:: Directive ::
Starting with the first line and ending with the line that holds "from math import hypot, radians, sin, tan", repeat the material exactly.

:: Data shown ::

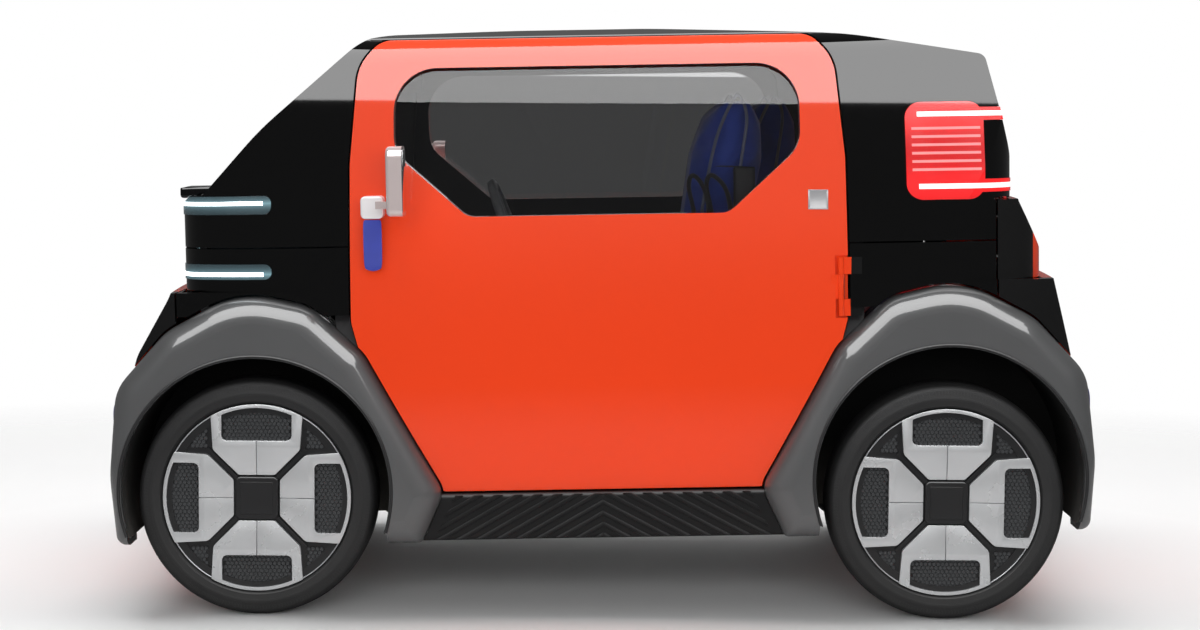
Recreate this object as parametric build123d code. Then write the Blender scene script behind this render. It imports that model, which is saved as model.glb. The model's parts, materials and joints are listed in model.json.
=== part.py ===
from build123d import *

# A two-seat electric microcar. Millimetres, +X towards the front of the car, +Y to its left, +Z up,
# with the origin on the ground under the middle of the car.
# The body is drawn level and then tipped nose-down by RAKE; the wheels and axles are drawn upright.

import os
from functools import lru_cache
from math import hypot, radians, sin, tan

# ---------------------------------------------------------------- driving dimensions
OVERALL_LENGTH = 2500.0   # over the bumper pads
FENDER_WIDTH = 1500.0     # over the fenders, without the mirrors
OVERALL_HEIGHT = 1500.0
WHEELBASE = 1730.0
RAKE = 1.36               # degrees, nose-down stance of the body
RAKE_PIVOT_Z = 447.0      # height about which the body is tipped, level with the bumper pads

TYRE_RADIUS = 300.0
TYRE_WIDTH = 145.0
TYRE_INSET = 50.0         # outer sidewall inboard of the fender face
RIM_RADIUS = 228.0        # bead seat
RIM_WALL = 14.0
BEAD_GAP = 0.8            # clearance between the tyre and the rim on their round faces
COVER_RADIUS = 236.0
LIP_FACE = 11.5           # outer face of the wheel's rim lip, inboard of the tyre's sidewall
DISC_FACE = 16.0          # outer face of the wheel disc, inboard of the tyre's sidewall
BLADE_PROUD = 1.0         # crease of a blade outboard of the tyre's sidewall
BLADE_CREASE = 130.0      # height of a blade's crease above the wheel's centre
BLADE_BAND = 9.0          # width of a blade outside its window
CAP_HALF = 54.0           # half width of the square cap
HUB_RADIUS = 46.0
STUB_RADIUS = 18.0
STUB_STOP = 37.0          # end of a stub axle, inboard of the tyre's sidewall
KINGPIN_INSET = 52.5      # kingpin axis inboard of the wheel's centre plane
KINGPIN_RADIUS = 11.0
YOKE_HALF = 75.0          # half height of the fork that holds a knuckle
LUG = 23.0                # thickness of each of its two lugs
BEAM_HALF = 32.0          # half height of both axle beams
ARM_REACH = 130.0         # track rod ahead of the front axle
ROD_RADIUS = 11.0
ROD_DROP = 34.0           # track rod below the wheel centres

BODY_BOTTOM = 200.0
BODY_INSET = 28.0         # body side inboard of the fender face
SKIN = 24.0               # roof, corner, front and rear panels
GLASS = 7.0
DOOR_THICKNESS = 55.0
DOOR_HALF_LENGTH = 618.0
DOOR_BOTTOM = 327.0
FRAME_DEPTH = 90.0        # inner face of the cab frame, measured in from the outer skin
FRAME_LAND = 62.0         # width of the cab frame round each door aperture
FLOOR_THICKNESS = 20.0
FENDER_SKIN = 18.0
FENDER_EDGE = 65.0        # rounding of the fender's outer edge
FENDER_TOP = 842.0
ARCH_RADIUS = 335.0
ARCH_Z = 342.0
LINER_WALL = 3.0
LINER_GAP = 1.0           # liner's inner face outside the arch edge
WELL_INNER_Y = 368.0
WINDOW_SILL = 1016.0
GLASS_INSET = 18.0        # door glass behind the outer skin
PANEL_GAP = 5.0           # open joint between two outer panels
SEAT_GAP = 0.3            # clearance where one piece rests on another
GLAZING_GAP = 0.6
DOOR_CLEARANCE = 7.0      # between the door's inner face and the cab frame
HINGE_BARREL = 7.0
HINGE_PIN = 4.0
HINGE_INSET = 18.0        # hinge axis ahead of the door's hinged edge
HINGE_LOW = 756.0
HINGE_HIGH = 902.0
KNUCKLE = 42.0            # length of each knuckle on the body's side of a hinge
HANDLE_X = 558.0
HANDLE_Z = 1045.0
HANDLE_SIZE = 56.0
HANDLE_PROUD = 22.0       # handle block's face outboard of the body side
STRAP_LENGTH = 132.0
STRAP_WIDTH = 50.0
RAIL_Y = 250.0
RAIL_Z = 401.0
TOW_RADIUS = 9.0          # socket for a screw-in towing eye
TOW_DEPTH = 60.0
TOW_SEAT_RADIUS = 15.0
STRUT_Y = 330.0
PAD_PROUD = 20.0          # bumper pad face ahead of the panel behind it
SEAT_Y = 325.0
SEAT_HALF = 200.0
SEAT_BASE = 390.0
SEAT_SETBACK = 140.0      # passenger seat behind the driver's
STEERING_RADIUS = 175.0
COLUMN_TILT = 20.0        # degrees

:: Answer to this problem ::
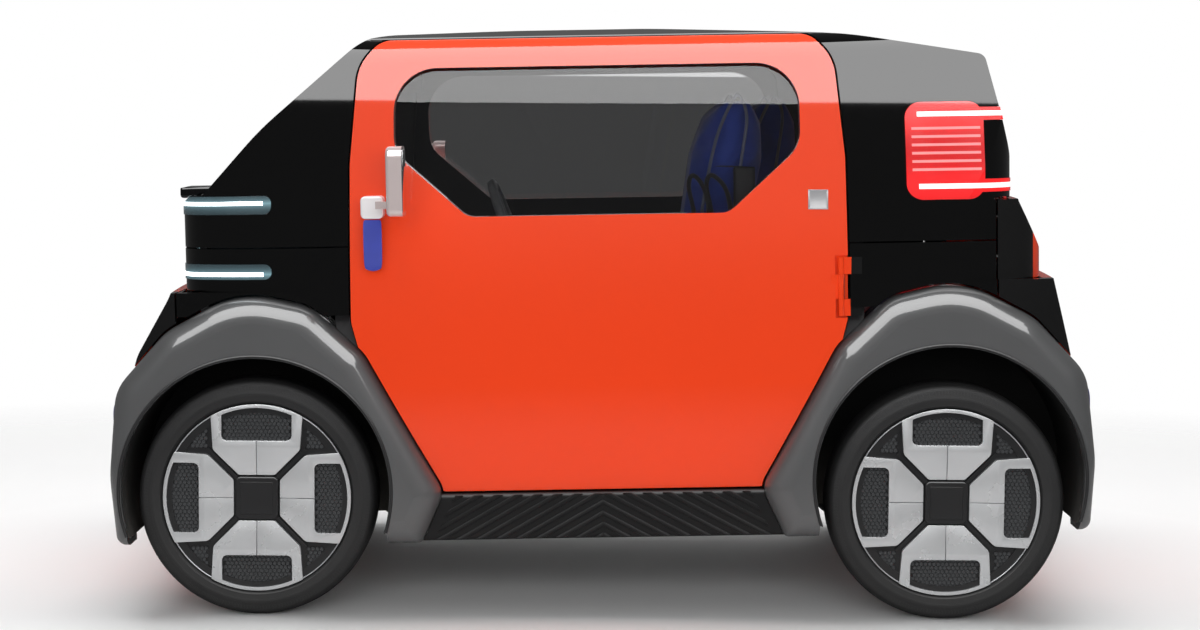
Recreate this object as parametric build123d code. Then write the Blender scene script behind this render. It imports that model, which is saved as model.glb. The model's parts, materials and joints are listed in model.json.
=== part.py ===
from build123d import *

# A two-seat electric microcar. Millimetres, +X towards the front of the car, +Y to its left, +Z up,
# with the origin on the ground under the middle of the car.
# The body is drawn level and then tipped nose-down by RAKE; the wheels and axles are drawn upright.

import os
from functools import lru_cache
from math import hypot, radians, sin, tan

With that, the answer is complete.